2. Kitab Sutasoma, karya Mpu Tantular (Kerukunan hidup beragama di Majapahit. Dalam kitab ini terdapat ungkapan Bhinneka Tunggal Ika Tan Hana Dharma Mangrwa yang kemudian dipakai semboyan NKRI)
3. Kitab Arjuna Wijaya karya Mpu Tantular (pertempuran antara raksasa dan Arjuna Sasrabahu)
4. Kitab Tantu Pagelaran (pemindahan Gunung Mahameru ke Pulau Jawa oleh Brahma, Wisnu, dan Syiwa)
5. Kitab Panjiwijayakrama (riwayat Raden Wijaya hingga menjadi Raja Majapahit)
6. Kitab Usana Jawa (penaklukan Bali oleh Gajah Mada dan Aryadamar)
7. Kitab Pararaton (riwayat Raja-Raja Singasari dan Majapahit)
8. Kitab Ranggalawe (pemberontakan Ranggalawe)

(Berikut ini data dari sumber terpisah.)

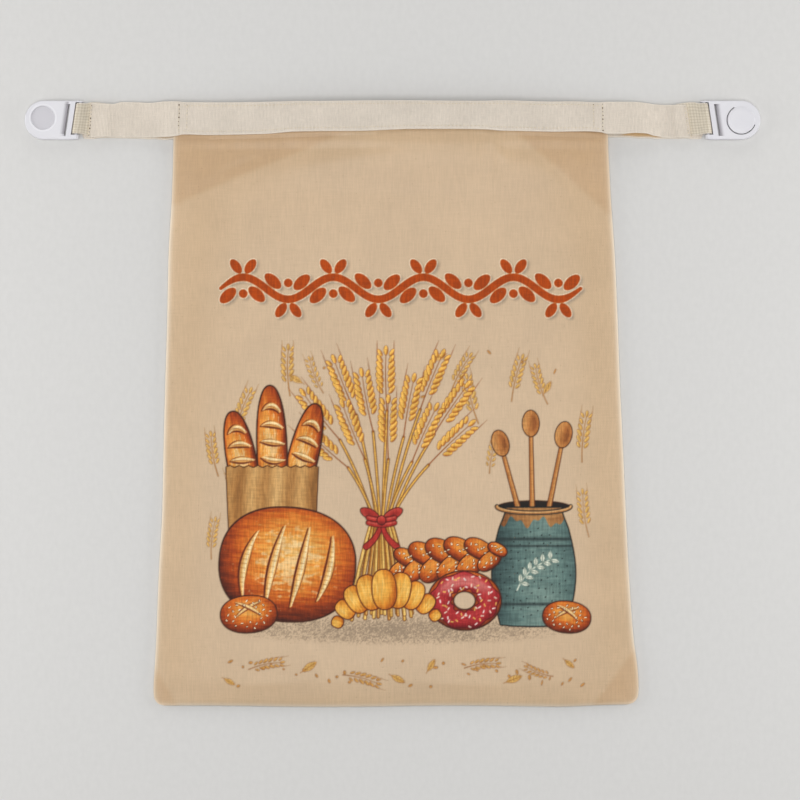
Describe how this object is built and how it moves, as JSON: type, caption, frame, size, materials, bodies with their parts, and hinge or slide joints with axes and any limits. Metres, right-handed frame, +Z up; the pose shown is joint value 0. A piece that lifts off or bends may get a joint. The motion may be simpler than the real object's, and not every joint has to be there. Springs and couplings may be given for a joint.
{
  "type": "bread bag",
  "caption": "Flat cloth bag with a webbing band across its mouth, running out to straps that hold the two halves of a snap buckle.",
  "frame": {"origin": "middle of the outline on the surface that the bag lies on", "axes": "+X to the right along the mouth band, +Y from the bottom seam towards the mouth, +Z up from the surface"},
  "size_m": [0.5342, 0.4404, 0.0198],
  "materials": {
    "twill": "fine tan twill with a printed front",
    "plain_twill": "fine tan twill",
    "webbing": "cream ribbed cotton webbing",
    "plastic": "white moulded, satin"
  },
  "bodies": {
    "bag": {"front_panel": "twill", "back_panel": "plain_twill", "front_band": "webbing", "back_band": "webbing"},
    "socket": {"socket_half": "plastic"},
    "button": {"button_half": "plastic"}
  },
  "joints": [
    {"name": "socket_swing", "type": "hinge", "parent": "bag", "child": "socket", "pos_m": [-0.2286, 0.2061, 0.0029], "axis": [0.1474, 0.9891, 0], "range_deg": [0, 105]},
    {"name": "button_swing", "type": "hinge", "parent": "bag", "child": "button", "pos_m": [0.2279, 0.2061, 0.0029], "axis": [0.1474, -0.9891, 0], "range_deg": [0, 105]}
  ]
}
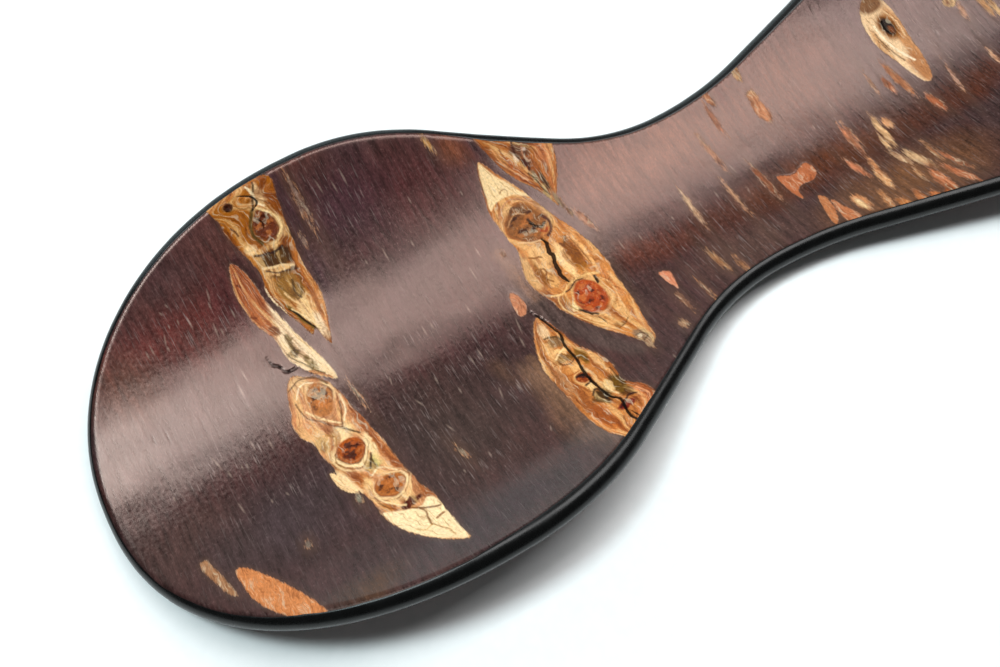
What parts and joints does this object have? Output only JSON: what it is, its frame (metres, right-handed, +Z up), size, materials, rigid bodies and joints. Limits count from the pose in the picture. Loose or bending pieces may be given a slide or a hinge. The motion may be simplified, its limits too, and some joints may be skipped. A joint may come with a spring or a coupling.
{
  "type": "tea scoop",
  "caption": "Gourd-shaped tea scoop, a shallow trough cut from curved cherry bark laminate, with a rounded black lacquer edge.",
  "frame": {"origin": "on the table, under the middle of the length, on the scoop's plane of symmetry", "axes": "+X along the scoop from the bowl to the handle, +Y across it, +Z up, out of the trough"},
  "size_m": [0.102, 0.0404, 0.0077],
  "materials": {
    "face_bark": "polished dark cherry bark with knots and lenticels, satin gloss",
    "core_wood": "bare thin wood veneer, matte",
    "back_bark": "polished dark cherry bark, satin",
    "lacquer": "black lacquer over filler, glossy"
  },
  "bodies": {
    "root": {"face_bark": "face_bark", "core_ply_upper": "core_wood", "core_ply_middle": "core_wood", "core_ply_lower": "core_wood", "back_bark": "back_bark", "lacquer_edge": "lacquer"}
  },
  "joints": []
}
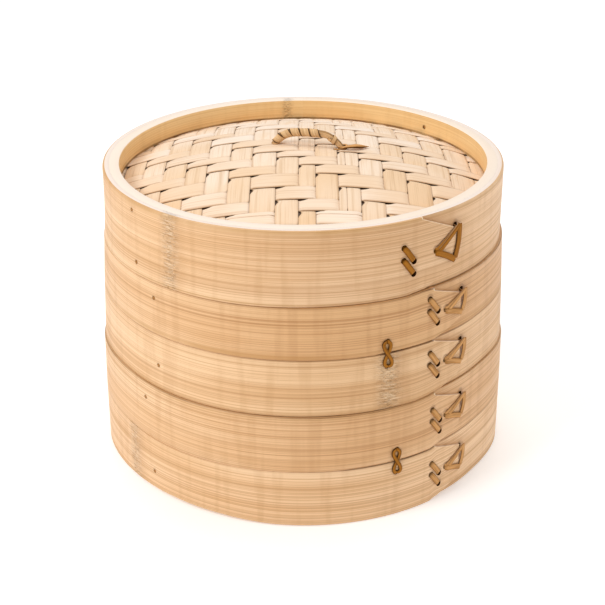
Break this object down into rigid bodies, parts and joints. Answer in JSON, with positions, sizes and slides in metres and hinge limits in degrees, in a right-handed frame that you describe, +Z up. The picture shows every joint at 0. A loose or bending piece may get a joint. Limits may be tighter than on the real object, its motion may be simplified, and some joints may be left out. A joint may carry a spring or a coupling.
{
  "type": "bamboo steamer basket",
  "caption": "Round stacking bamboo steamer basket with lapped, laced hoops, slatted floors and a domed woven lid with a cane loop handle.",
  "frame": {"origin": "on the steamer's axis, at the base it stands on", "axes": "+Z up along the axis of the hoops; -Y is the front, where the lacing lies to the right"},
  "size_m": [0.2058, 0.2058, 0.1674],
  "materials": {
    "outer_bamboo": "smooth split bamboo with fine grain along the band",
    "inner_bamboo": "smooth golden bamboo",
    "splint": "pale matt bamboo splints",
    "rattan": "dark split rattan strand, slightly glossy",
    "cane": "light cane, slightly glossy"
  },
  "bodies": {
    "lower_tier": {"lower_tier_inner_hoop": "inner_bamboo", "lower_tier_lower_band": "outer_bamboo", "lower_tier_upper_band": "outer_bamboo", "lower_tier_crossbar_left": "outer_bamboo", "lower_tier_crossbar_right": "outer_bamboo", "lower_tier_seam_tie": "rattan", "lower_tier_peg_lower": "rattan", "lower_tier_peg_upper": "rattan", "lower_tier_slat_1": "splint", "lower_tier_slat_2": "splint", "lower_tier_slat_3": "splint", "lower_tier_slat_4": "splint", "lower_tier_slat_5": "splint", "lower_tier_slat_6": "splint", "lower_tier_slat_7": "splint", "lower_tier_slat_8": "splint", "lower_tier_slat_9": "splint", "lower_tier_lower_band_triangle": "rattan", "lower_tier_lower_band_stitch_upper": "rattan", "lower_tier_lower_band_stitch_lower": "rattan", "lower_tier_upper_band_triangle": "rattan", "lower_tier_upper_band_stitch_upper": "rattan", "lower_tier_upper_band_stitch_lower": "rattan"},
    "upper_tier": {"upper_tier_inner_hoop": "inner_bamboo", "upper_tier_lower_band": "outer_bamboo", "upper_tier_upper_band": "outer_bamboo", "upper_tier_crossbar_left": "outer_bamboo", "upper_tier_crossbar_right": "outer_bamboo", "upper_tier_seam_tie": "rattan", "upper_tier_peg_lower": "rattan", "upper_tier_peg_upper": "rattan", "upper_tier_slat_1": "splint", "upper_tier_slat_2": "splint", "upper_tier_slat_3": "splint", "upper_tier_slat_4": "splint", "upper_tier_slat_5": "splint", "upper_tier_slat_6": "splint", "upper_tier_slat_7": "splint", "upper_tier_slat_8": "splint", "upper_tier_slat_9": "splint", "upper_tier_lower_band_triangle": "rattan", "upper_tier_lower_band_stitch_upper": "rattan", "upper_tier_lower_band_stitch_lower": "rattan", "upper_tier_upper_band_triangle": "rattan", "upper_tier_upper_band_stitch_upper": "rattan", "upper_tier_upper_band_stitch_lower": "rattan"},
    "lid": {"lid_hoop": "outer_bamboo", "lid_hoop_triangle": "rattan", "lid_hoop_stitch_upper": "rattan", "lid_hoop_stitch_lower": "rattan", "lid_rim_liner": "inner_bamboo", "lid_support_ring": "inner_bamboo", "lid_woven_panel": "splint", "lid_peg_left": "rattan", "lid_peg_back": "rattan", "lid_peg_hem": "rattan", "handle_core": "cane", "handle_wrap": "cane", "handle_knot": "rattan"}
  },
  "joints": [
    {"name": "upper_tier_lift", "type": "slide", "parent": "lower_tier", "child": "upper_tier", "axis": [0, 0, 1], "range_m": [0, 0.12]},
    {"name": "lid_lift", "type": "slide", "parent": "upper_tier", "child": "lid", "axis": [0, 0, 1], "range_m": [0, 0.12]}
  ]
}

9. Kitab Sorandakan (pemberontakan Sora)
10. Kitab Sundayana (Peristiwa Bubat)
Selain kesastraan, seni bangunan di Majapahit berkembang pesat. Sebagian besar bangunan di kompleks istana dan kotaraja Majapahit memiliki dinding batu bata, atap genting, dan saluran pembuangan yang terbuat dari pipa tanah liat. Seni bangunan oleh raja-raja Majapahit seperti Candi Penataran, Tegalwangi, Sumberjati, Tikus, Brahu, Kedaton, Wringin Lawang, dan Bajang Ratu. Peninggalan tersebut masih dapat dinikmati keindahannya, namun kita juga harus melestarikan peninggalan tersebut dengan cara mengikuti petunjuk pengelola dan menjaga ketertiban di lokasi peninggalan sejarah.